┌─ Information provided

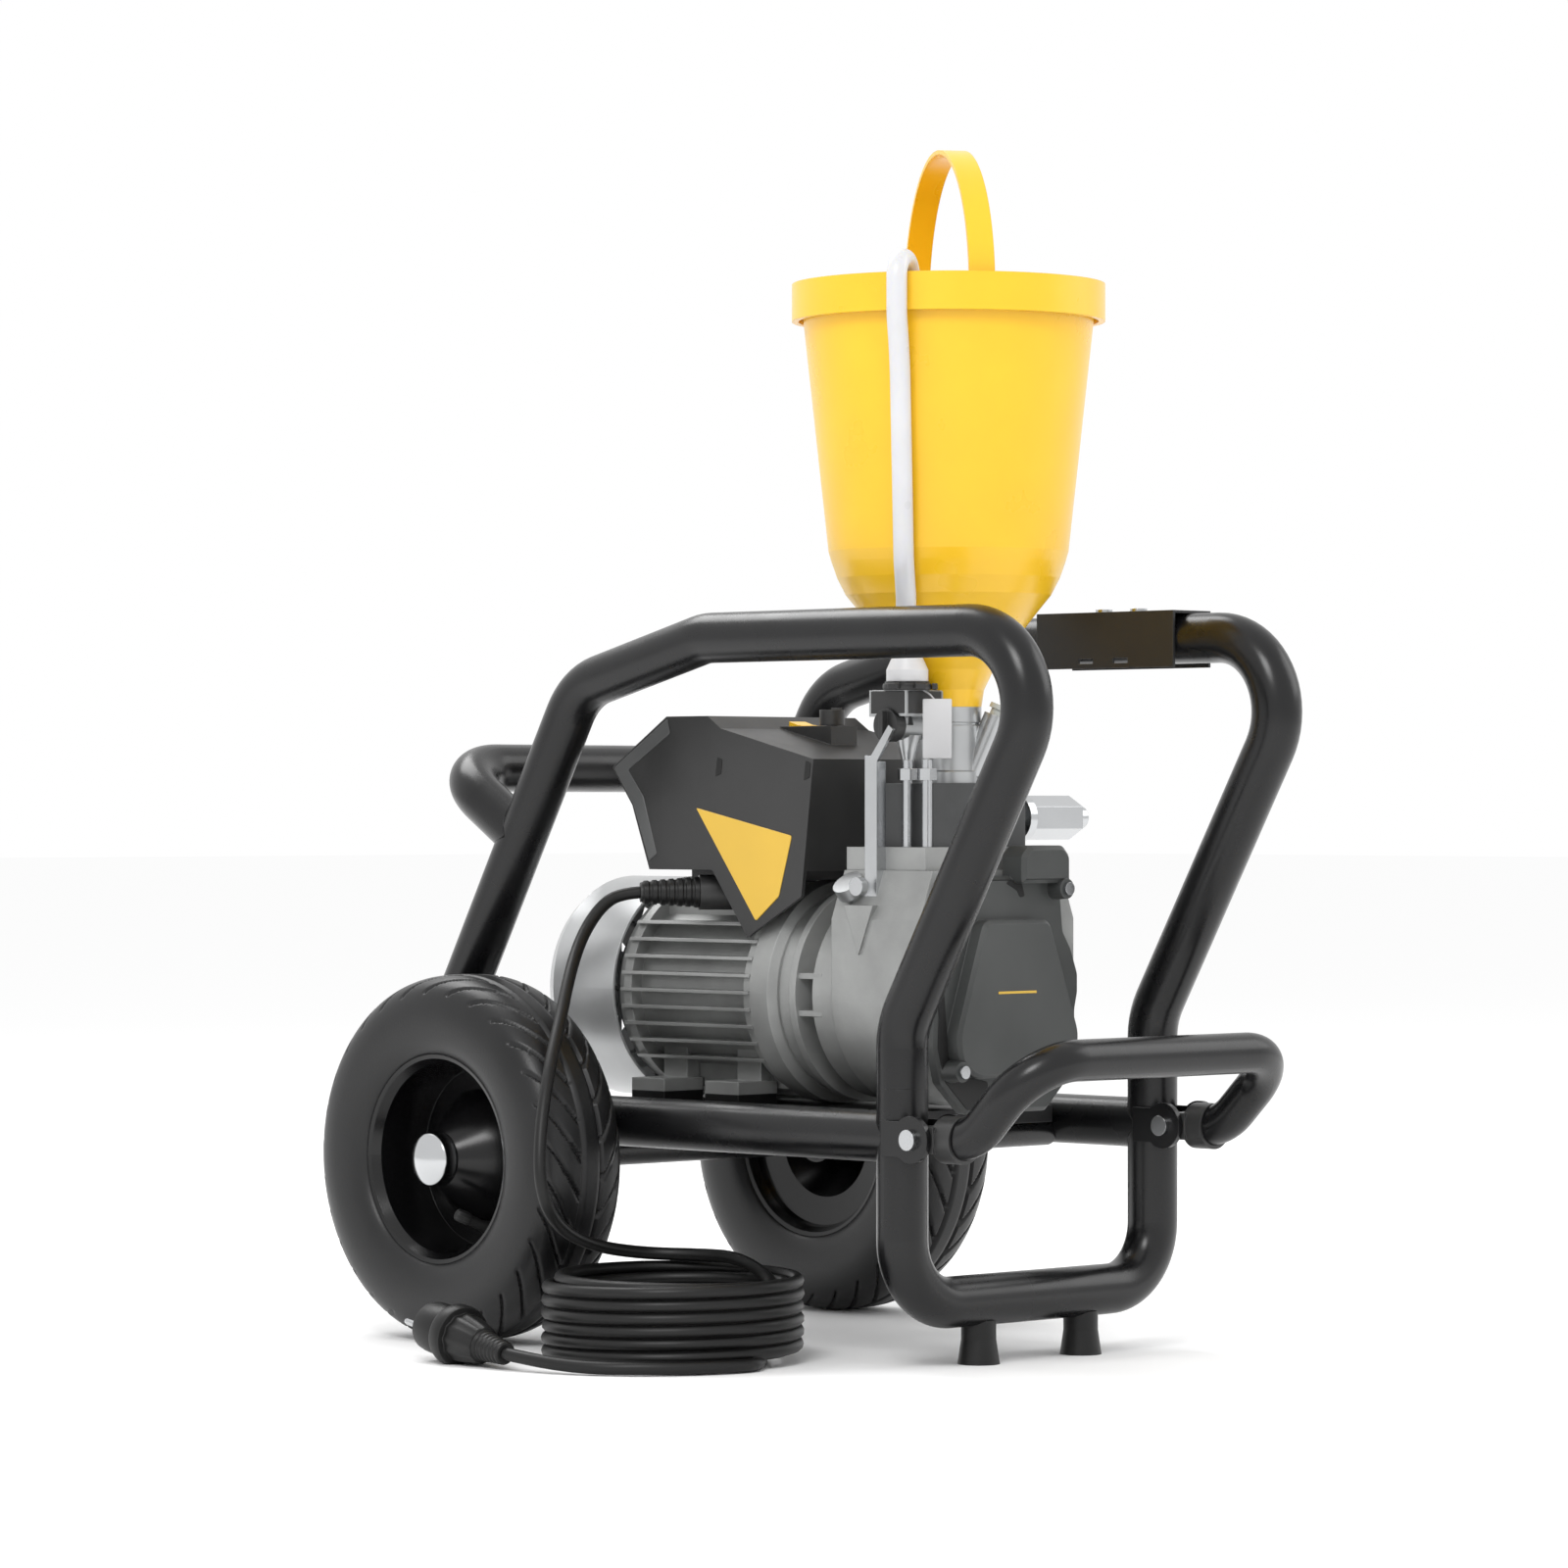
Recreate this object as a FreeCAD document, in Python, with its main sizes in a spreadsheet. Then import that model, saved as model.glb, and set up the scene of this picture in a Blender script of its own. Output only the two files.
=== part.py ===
import FreeCAD, Part

import math
import os
import re

import Sketcher
from FreeCAD import Placement, Rotation, Vector

# Airless paint sprayer on a two-wheel tubular trolley, in millimetres.
# +Z is up, the ground is Z = 0, X = 0 is the middle plane, and the pump end faces -Y.

doc = FreeCAD.newDocument("airless_sprayer")

# Driving dimensions: alias, value, what it is.
SIZES = [
    ("tube_d", 35, "frame tube diameter"),
    ("frame_w", 250, "side frames, centre to centre"),
    ("upright_y", -183, "front uprights"),
    ("hoop_z", 43.5, "bottom bar of the front hoop"),
    ("hoop_bend", 45, "corner radius of the hoop"),
    ("hoop_top", 190, "weld between hoop and side frames"),
    ("slant_z", 231, "where the uprights start to lean"),
    ("slant_deg", 30, "lean of the uprights and the rear legs"),
    ("top_z", 496, "top bars"),
    ("frame_bend", 52, "bend radius of the side frames"),
    ("rear_slope_y", 8, "where the top bars start to fall"),
    ("rear_slope_deg", 14, "fall of the top bars"),
    ("rear_top_y", 138, "top of the rear legs"),
    ("rail_z", 157, "lower rails"),
    ("rear_handle_y", 279, "crossbar of the rear handle"),
    ("rear_handle_z", 407, "height of the rear handle"),
    ("rear_handle_weld", 357, "height where it meets the rear legs"),
    ("rear_handle_bend", 45, "corner radius of the rear handle"),
    ("cross_d", 25, "cross tube diameter"),
    ("cross_front_y", -90, "front cross tube"),
    ("cross_rear_y", 120, "rear cross tube"),
    ("plate_w", 200, "base plate width"),
    ("plate_len", 250, "base plate length"),
    ("plate_t", 5, "base plate thickness"),
    ("foot_gap", 102, "rubber feet, centre to centre"),
    ("foot_top_d", 24, "foot diameter at the bar"),
    ("foot_base_d", 29, "foot diameter on the ground"),
    ("axle_y", 188, "wheel axle"),
    ("axle_z", 130, "axle height, the wheel radius"),
    ("axle_d", 16, "axle diameter"),
    ("axle_tube_d", 24, "tube round the axle"),
    ("track_w", 372, "wheels, centre to centre"),
    ("wheel_d", 260, "tyre diameter"),
    ("tyre_w", 80, "tyre width"),
    ("tyre_wall", 6, "tyre wall"),
    ("rim_d", 144, "bead seat diameter"),
    ("rim_wall", 5, "rim wall"),
    ("hub_d", 37, "hub end diameter"),
    ("hub_w", 54, "hub length"),
    ("wheel_bearing_d", 28, "wheel bearing outside"),
    ("wheel_bearing_w", 12, "wheel bearing width"),
    ("cap_d", 38.7, "axle cap diameter"),
    ("cap_l", 17, "axle cap length"),
    ("spin_gap", 0.05, "radial clearance of a running shaft"),
    ("free_gap", 0.5, "clearance beside a moving face"),
    ("pivot_y_gap", 27.5, "handle pivot ahead of the upright"),
    ("pivot_d", 8, "handle pivot bolt"),
    ("eye_r", 9, "eye of the handle sleeve"),
    ("sleeve_d", 32, "handle sleeve diameter"),
    ("sleeve_l", 31, "handle sleeve, from the pivot"),
    ("cheek_t", 4, "cheek of a handle bracket"),
    ("cheek_r", 16, "round of a handle bracket"),
    ("grip_d", 28, "front handle tube"),
    ("grip_bend", 40, "bend radius of the front handle"),
    ("grip_knee", 38.5, "first bend, ahead of the pivot"),
    ("grip_reach", 93.5, "crossbar, ahead of the pivot"),
    ("grip_rise", 54, "crossbar above the pivot"),
    ("saddle_l", 130, "saddle on the right top bar"),
    ("saddle_y", -155, "middle of the saddle"),
    ("saddle_t", 2, "saddle sheet"),
    ("saddle_drop", 20, "saddle below the bar's middle"),
    ("saddle_bolt_gap", 33, "saddle bolts, centre to centre"),
    ("small_head_d", 14, "frame bolt heads"),
    ("motor_z", 248, "motor and pump axis"),
    ("motor_d", 156, "over the motor fins"),
    ("core_d", 130, "motor housing between the fins"),
    ("bore_d", 112, "motor bore"),
    ("motor_front", 15, "front face of the motor housing"),
    ("motor_back", 147, "rear face of the motor housing"),
    ("fin_t", 2.4, "fin thickness"),
    ("fin_gap", 12, "fin pitch"),
    ("foot_w", 38, "motor foot width"),
    ("foot_l", 34, "motor foot length"),
    ("foot_t", 9, "motor foot thickness"),
    ("foot_x", 58, "motor foot from the middle"),
    ("pad_t", 8, "rubber pad under a motor foot"),
    ("shield_t", 6, "rear end shield"),
    ("cover_d", 160, "fan cover diameter"),
    ("cover_t", 2, "fan cover sheet"),
    ("cover_l", 76, "fan cover length"),
    ("flange_d", 158, "end shield flange"),
    ("flange_t", 24, "end shield flange length"),
    ("bell_l", 58, "bell housing length"),
    ("air_gap", 0.5, "gap between rotor and stator"),
    ("stator_d", 70, "stator bore"),
    ("stator_l", 90, "stator length"),
    ("shaft_d", 20, "motor shaft"),
    ("ball_d", 42, "motor bearing outside"),
    ("ball_w", 12, "motor bearing width"),
    ("fan_d", 132, "cooling fan"),
    ("fan_l", 26, "fan blade length"),
    ("stroke_r", 6, "offset of the eccentric"),
    ("eccentric_d", 56, "eccentric diameter"),
    ("eccentric_l", 25, "eccentric length"),
    ("pump_w", 154, "oil housing width"),
    ("pump_l", 85, "oil housing length"),
    ("pump_top", 335, "top of the oil housing"),
    ("sump_d", 124, "chamber round the eccentric"),
    ("piston_d", 30, "piston diameter"),
    ("piston_gap", 0.4, "clearance over the eccentric"),
    ("spring_wire", 3, "piston spring wire"),
    ("front_l", 22, "front cover depth"),
    ("front_t", 3, "front cover wall"),
    ("head_w", 124, "head block width"),
    ("head_l", 76, "head block length"),
    ("head_t", 16, "head block height"),
    ("pump_y", -105, "axis of pump head and hopper"),
    ("manifold_w", 92, "manifold width"),
    ("manifold_l", 60, "manifold length"),
    ("manifold_t", 44, "manifold height"),
    ("inlet_d", 46, "inlet housing diameter"),
    ("neck_z", 448, "bottom of the hopper neck"),
    ("neck_d", 46, "hopper neck diameter"),
    ("stud_d", 7, "clamp stud diameter"),
    ("stud_l", 60, "clamp stud length"),
    ("stay_l", 84, "stay bar height"),
    ("stay_w", 9, "stay bar thickness"),
    ("cap_screw_d", 22, "oil filler cap"),
    ("pusher_d", 18, "inlet pusher guide"),
    ("button_d", 11, "inlet pusher button"),
    ("button_l", 22, "button length"),
    ("relief_z", 435, "relief valve axis"),
    ("relief_d", 20, "relief valve body"),
    ("relief_knob_d", 23, "relief valve knob"),
    ("relief_knob_l", 9, "relief valve knob length"),
    ("stem_d", 8, "knob stems"),
    ("outlet_z", 371, "outlet axis"),
    ("outlet_thread_d", 16, "outlet thread"),
    ("outlet_thread_l", 12, "outlet thread length"),
    ("outlet_end", 135, "end of the outlet"),
    ("hex_af", 27, "outlet hexagon across flats"),
    ("hopper_d", 205, "hopper below its rim"),
    ("hopper_low_d", 167, "hopper above its round bottom"),
    ("hopper_rim_d", 218, "hopper rim"),
    ("hopper_rim_l", 26, "skirt of the rim"),
    ("hopper_top", 742, "top of the hopper"),
    ("hopper_low_z", 556, "start of the round bottom"),
    ("hopper_wall", 3, "hopper wall"),
    ("bail_w", 18, "bail strap width"),
    ("bail_t", 3, "bail strap thickness"),
    ("bail_rise", 93, "bail above the rim"),
    ("bail_pivot_r", 96.5, "bail pivots from the hopper axis"),
    ("bail_turn", 58.3, "direction of the bail pivots"),
    ("bail_pin_d", 8, "bail pivot pin"),
    ("hose_d", 14, "return hose"),
    ("hose_x", -50, "return connector"),
    ("hose_y", -114, "return connector"),
    ("fitting_d", 29, "return connector diameter"),
    ("fitting_l", 18, "return connector length"),
    ("collar_l", 6, "clamp collar under the return connector"),
    ("box_w", 148, "controller width"),
    ("box_wall", 3, "controller wall"),
    ("box_floor", 334, "underside of the controller"),
    ("console_w", 26, "switch console width"),
    ("console_l", 52, "switch console length"),
    ("console_z", 436, "top of the switch console"),
    ("console_y", -2, "front of the switch console"),
    ("rocker_w", 16, "power switch width"),
    ("rocker_l", 22, "power switch length"),
    ("knob_d", 18, "pressure knob"),
    ("knob_h", 11, "pressure knob height"),
    ("gland_d", 25, "cable gland nut"),
    ("gland_l", 22, "cable gland nut length"),
    ("relief_l", 42, "strain relief length"),
    ("cord_d", 9, "mains cord"),
    ("coil_r", 90, "outside of the cord coil"),
    ("coil_ring", 20, "radial width of the coil"),
    ("coil_x", -188, "middle of the coil"),
    ("coil_y", -25, "middle of the coil"),
    ("coil_turns", 7, "layers of the coil"),
    ("plug_d", 43, "plug head diameter"),
]

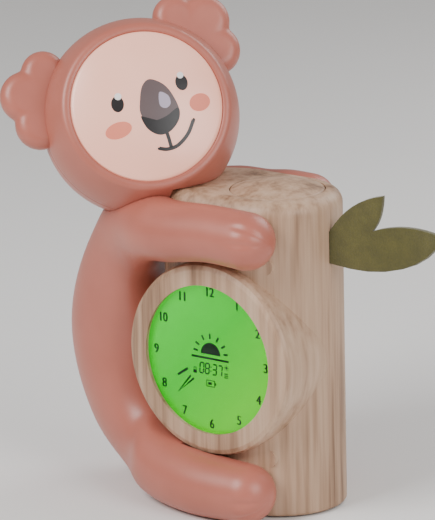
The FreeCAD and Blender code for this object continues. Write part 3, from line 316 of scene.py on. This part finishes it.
def lathe(profile, sides=128, place=Matrix()):
    """A closed skin turned about Z from (radius, level) corners."""
    made = bmesh.new()
    rings = []
    for radius, level in profile:
        if radius < 1e-6:
            rings.append([made.verts.new((0, 0, level))])
            continue
        rings.append([made.verts.new((radius * math.cos(2 * math.pi * i / sides),
                                      radius * math.sin(2 * math.pi * i / sides), level))
                      for i in range(sides)])
    for one, two in zip(rings, rings[1:]):
        for i in range(sides):
            j = (i + 1) % sides
            corners = [one[i % len(one)], one[j % len(one)], two[j % len(two)], two[i % len(two)]]
            corners = list(dict.fromkeys(corners))
            if len(corners) > 2:
                made.faces.new(corners)
    bmesh.ops.transform(made, matrix=place, verts=made.verts)
    return made


def arc(middle, radius, start, end, steps):
    """Points of an arc in a profile, in degrees from the outward direction."""
    return [(middle[0] + radius * math.cos(math.radians(start + (end - start) * i / steps)),
             middle[1] + radius * math.sin(math.radians(start + (end - start) * i / steps)))
            for i in range(steps + 1)]


def round_prism(radius, reach, low, high, sides=64):
    made = bmesh.new()
    outline = [(radius * math.cos(a), radius * math.sin(a))
               for a in (math.pi * (i / sides - 0.5) for i in range(sides + 1))]
    outline += [(-reach - x, -y) for x, y in outline]
    rings = [[made.verts.new((x, y, z)) for x, y in outline] for z in (low, high)]
    count = len(outline)
    for i in range(count):
        made.faces.new([rings[0][i], rings[0][(i + 1) % count], rings[1][(i + 1) % count], rings[1][i]])
    made.faces.new(rings[0][::-1])
    made.faces.new(rings[1])
    bmesh.ops.recalc_face_normals(made, faces=made.faces)
    return made


def loose(name, mesh_data):
    """A helper object for a boolean or a remesh, in metres."""
    bmesh.ops.recalc_face_normals(mesh_data, faces=mesh_data.faces)
    bmesh.ops.scale(mesh_data, vec=(MM, MM, MM), verts=mesh_data.verts)
    data = bpy.data.meshes.new(name)
    mesh_data.to_mesh(data)
    mesh_data.free()
    made = bpy.data.objects.new(name, data)
    bpy.context.scene.collection.objects.link(made)
    return made


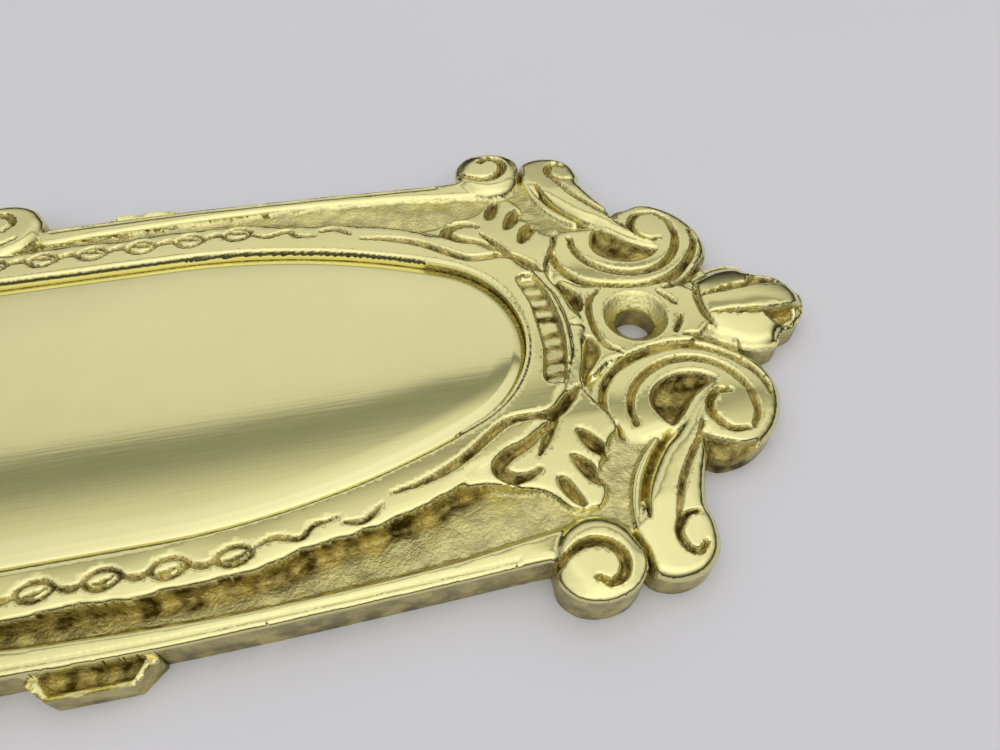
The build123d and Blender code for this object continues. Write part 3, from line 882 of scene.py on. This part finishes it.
def trial_grid():
    """The fine grid, how much the height bends at each of its points, and its row numbers."""
    xs, ys = np.arange(FINE / 2, HALF_LENGTH, FINE), np.arange(FINE / 2, HALF_WIDTH, FINE)
    gx, gy = np.meshgrid(xs, ys, indexing="ij")
    metal = oval_distance(gx, gy) > 0
    z, inside = np.full(gx.shape, LIP_EDGE), np.full(gx.shape, -1.0)
    z[metal], _, inside[metal] = carve(gx[metal], gy[metal])
    bend = np.zeros(gx.shape)
    bend[1:-1, :] += np.abs(z[2:, :] - 2 * z[1:-1, :] + z[:-2, :])
    bend[:, 1:-1] += np.abs(z[:, 2:] - 2 * z[:, 1:-1] + z[:, :-2])
    spread = bend.copy()
    spread[1:, :] = np.maximum(spread[1:, :], bend[:-1, :])
    spread[:-1, :] = np.maximum(spread[:-1, :], bend[1:, :])
    spread[:, 1:] = np.maximum(spread[:, 1:], bend[:, :-1])
    spread[:, :-1] = np.maximum(spread[:, :-1], bend[:, 1:])
    rows, columns = np.indices(gx.shape)
    spread[(np.abs(gx - TAB_MIDDLE) < 7.2) & (gy > 30)] = 1.0
    spread[inside < RIM_CLEAR] = -1
    return gx, gy, spread, rows, columns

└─

**What you have to do**
Set down exactly the lines that begin the records and continue through the line bearing "import FreeCAD, Part"; include both ends.

**Answer to the task**
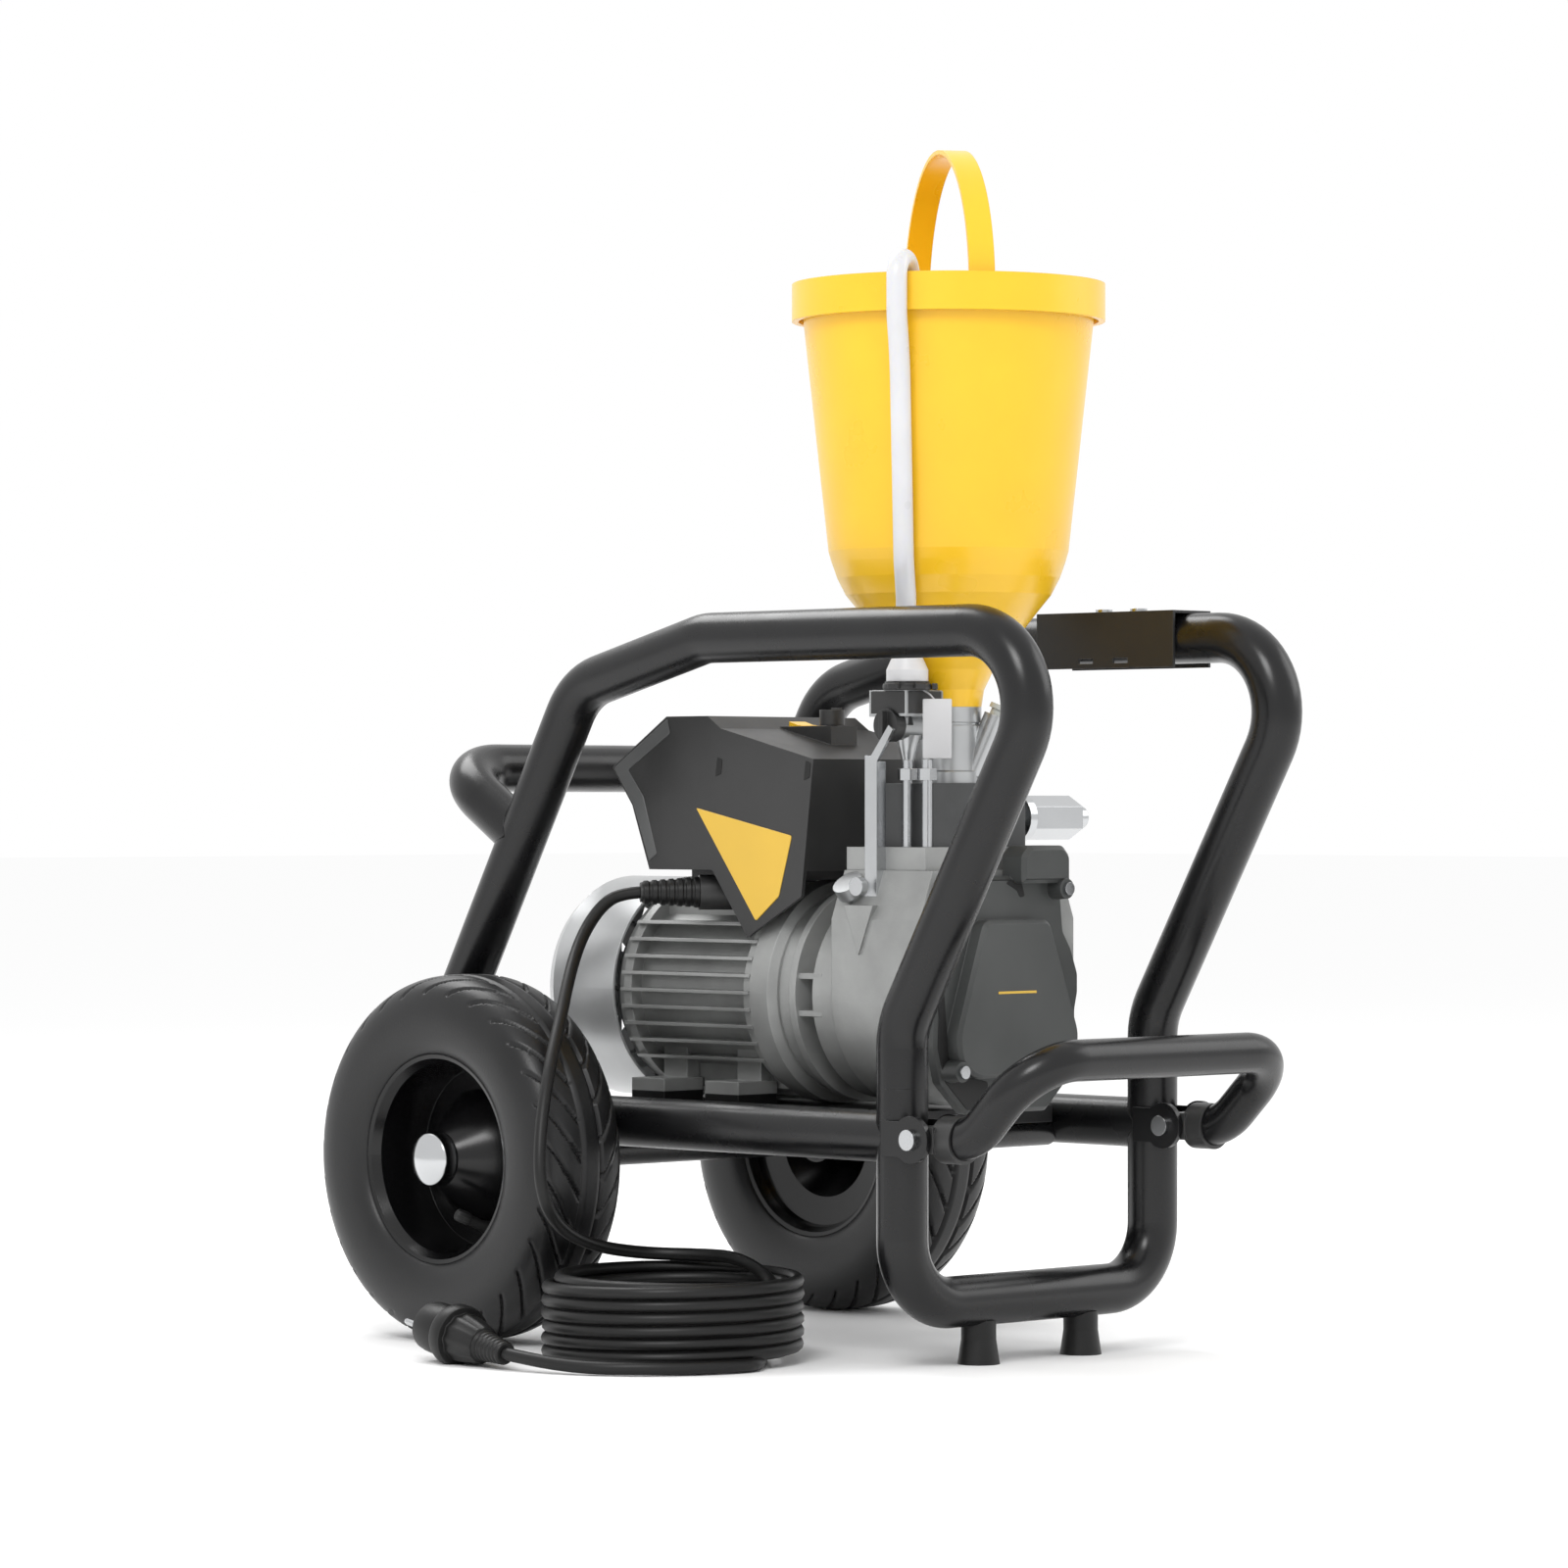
Recreate this object as a FreeCAD document, in Python, with its main sizes in a spreadsheet. Then import that model, saved as model.glb, and set up the scene of this picture in a Blender script of its own. Output only the two files.
=== part.py ===
import FreeCAD, Part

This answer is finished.